Required task → Reproduce the material in full, exactly as written.

•••

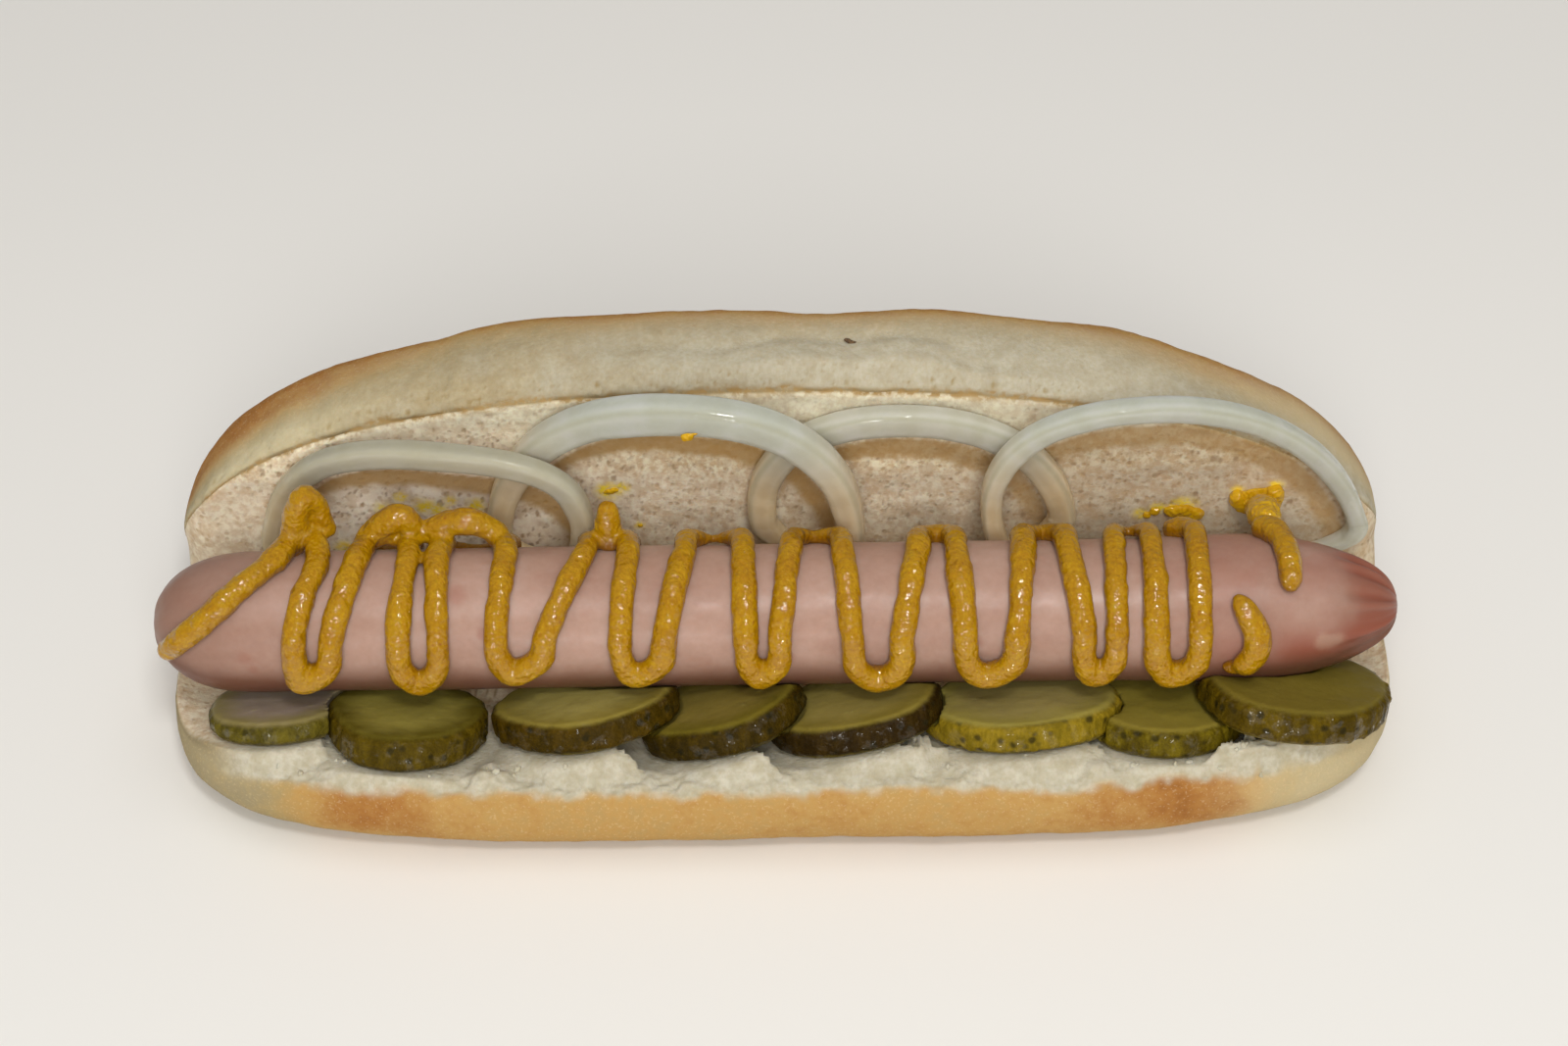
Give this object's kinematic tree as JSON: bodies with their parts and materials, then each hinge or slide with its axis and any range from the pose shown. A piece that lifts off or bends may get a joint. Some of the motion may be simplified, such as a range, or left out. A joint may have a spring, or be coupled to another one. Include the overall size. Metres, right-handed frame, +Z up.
{
  "type": "hot dog",
  "caption": "Opened side-cut bun with a sausage on pickle slices, onion rings against the upper half and a zigzag of mustard.",
  "frame": {"origin": "middle of the underside of the whole, on the surface that the bun lies on", "axes": "+X along the sausage, -Y towards the open front of the bun, +Z up"},
  "size_m": [0.1994, 0.0723, 0.0652],
  "materials": {
    "bread": "soft wheat bread, matte, browned crust and porous pale crumb",
    "sausage_skin": "moist smooth sausage skin, semi-gloss",
    "mustard": "thick yellow mustard, wet and grainy",
    "pickle": "wet brined cucumber, dark warty rind and paler cut faces",
    "onion": "translucent raw white onion, moist"
  },
  "bodies": {
    "root": {"bun": "bread", "sausage": "sausage_skin", "pickle_slice_1": "pickle", "pickle_slice_2": "pickle", "pickle_slice_3": "pickle", "pickle_slice_4": "pickle", "pickle_slice_5": "pickle", "pickle_slice_6": "pickle", "pickle_slice_7": "pickle", "pickle_slice_8": "pickle", "onion_ring_1": "onion", "onion_ring_2": "onion", "onion_ring_3": "onion", "onion_ring_4": "onion"}
  },
  "joints": []
}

•••

Response →
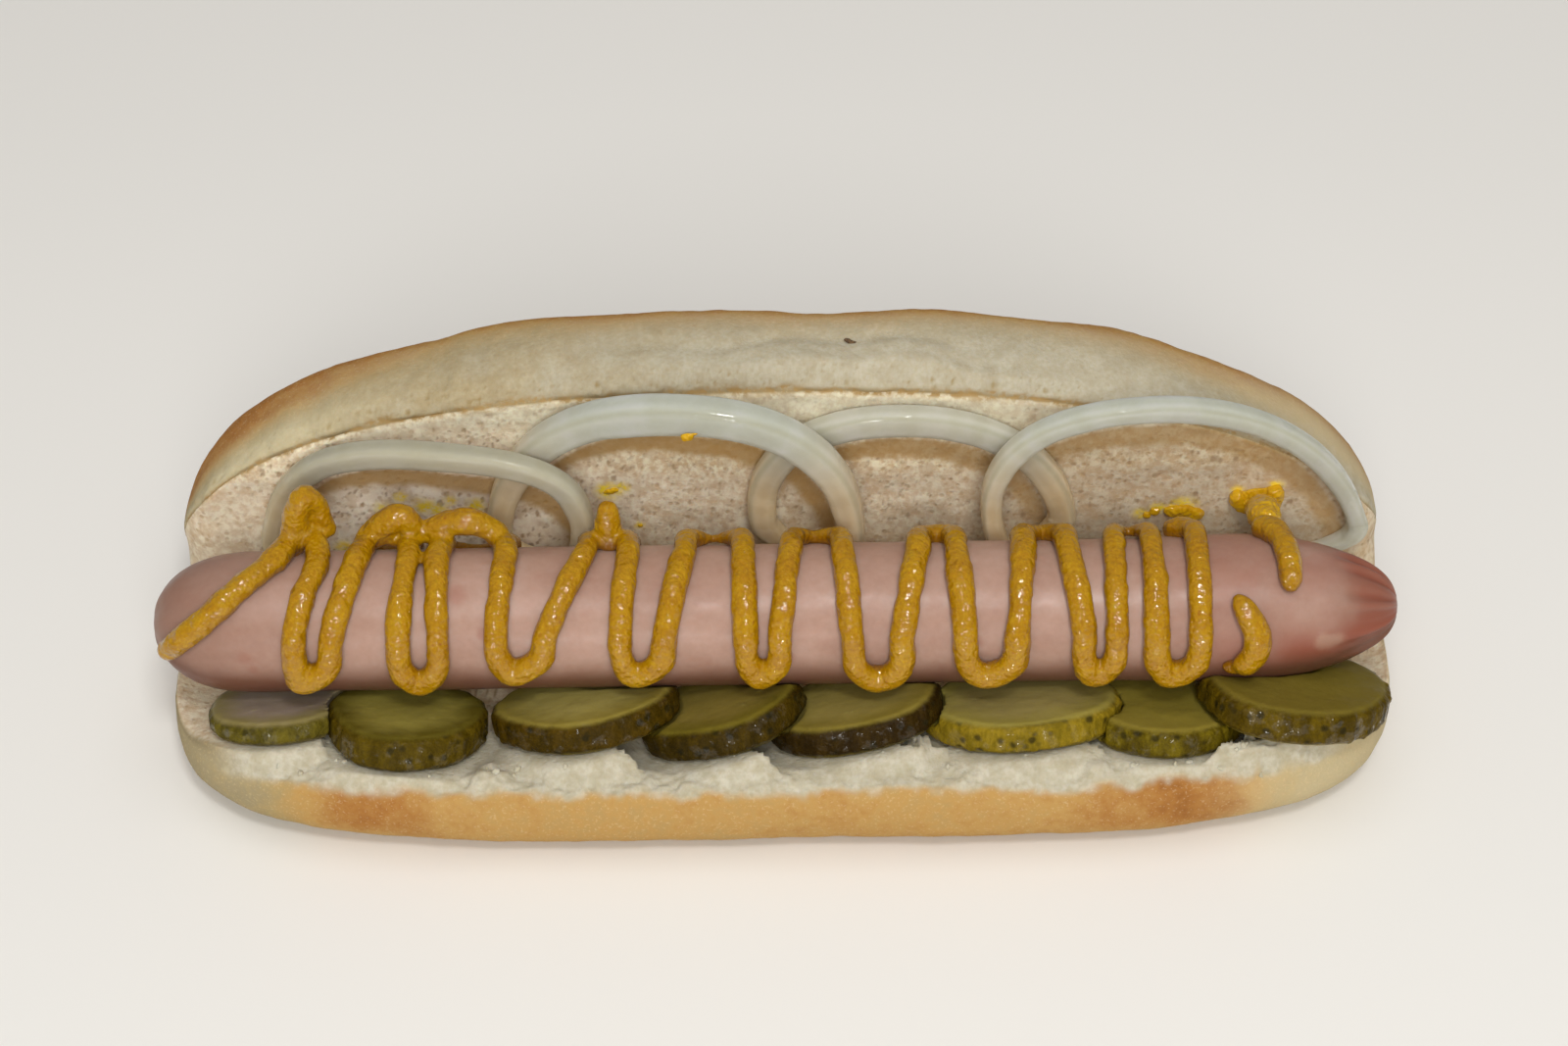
Give this object's kinematic tree as JSON: bodies with their parts and materials, then each hinge or slide with its axis and any range from the pose shown. A piece that lifts off or bends may get a joint. Some of the motion may be simplified, such as a range, or left out. A joint may have a spring, or be coupled to another one. Include the overall size. Metres, right-handed frame, +Z up.
{
  "type": "hot dog",
  "caption": "Opened side-cut bun with a sausage on pickle slices, onion rings against the upper half and a zigzag of mustard.",
  "frame": {"origin": "middle of the underside of the whole, on the surface that the bun lies on", "axes": "+X along the sausage, -Y towards the open front of the bun, +Z up"},
  "size_m": [0.1994, 0.0723, 0.0652],
  "materials": {
    "bread": "soft wheat bread, matte, browned crust and porous pale crumb",
    "sausage_skin": "moist smooth sausage skin, semi-gloss",
    "mustard": "thick yellow mustard, wet and grainy",
    "pickle": "wet brined cucumber, dark warty rind and paler cut faces",
    "onion": "translucent raw white onion, moist"
  },
  "bodies": {
    "root": {"bun": "bread", "sausage": "sausage_skin", "pickle_slice_1": "pickle", "pickle_slice_2": "pickle", "pickle_slice_3": "pickle", "pickle_slice_4": "pickle", "pickle_slice_5": "pickle", "pickle_slice_6": "pickle", "pickle_slice_7": "pickle", "pickle_slice_8": "pickle", "onion_ring_1": "onion", "onion_ring_2": "onion", "onion_ring_3": "onion", "onion_ring_4": "onion"}
  },
  "joints": []
}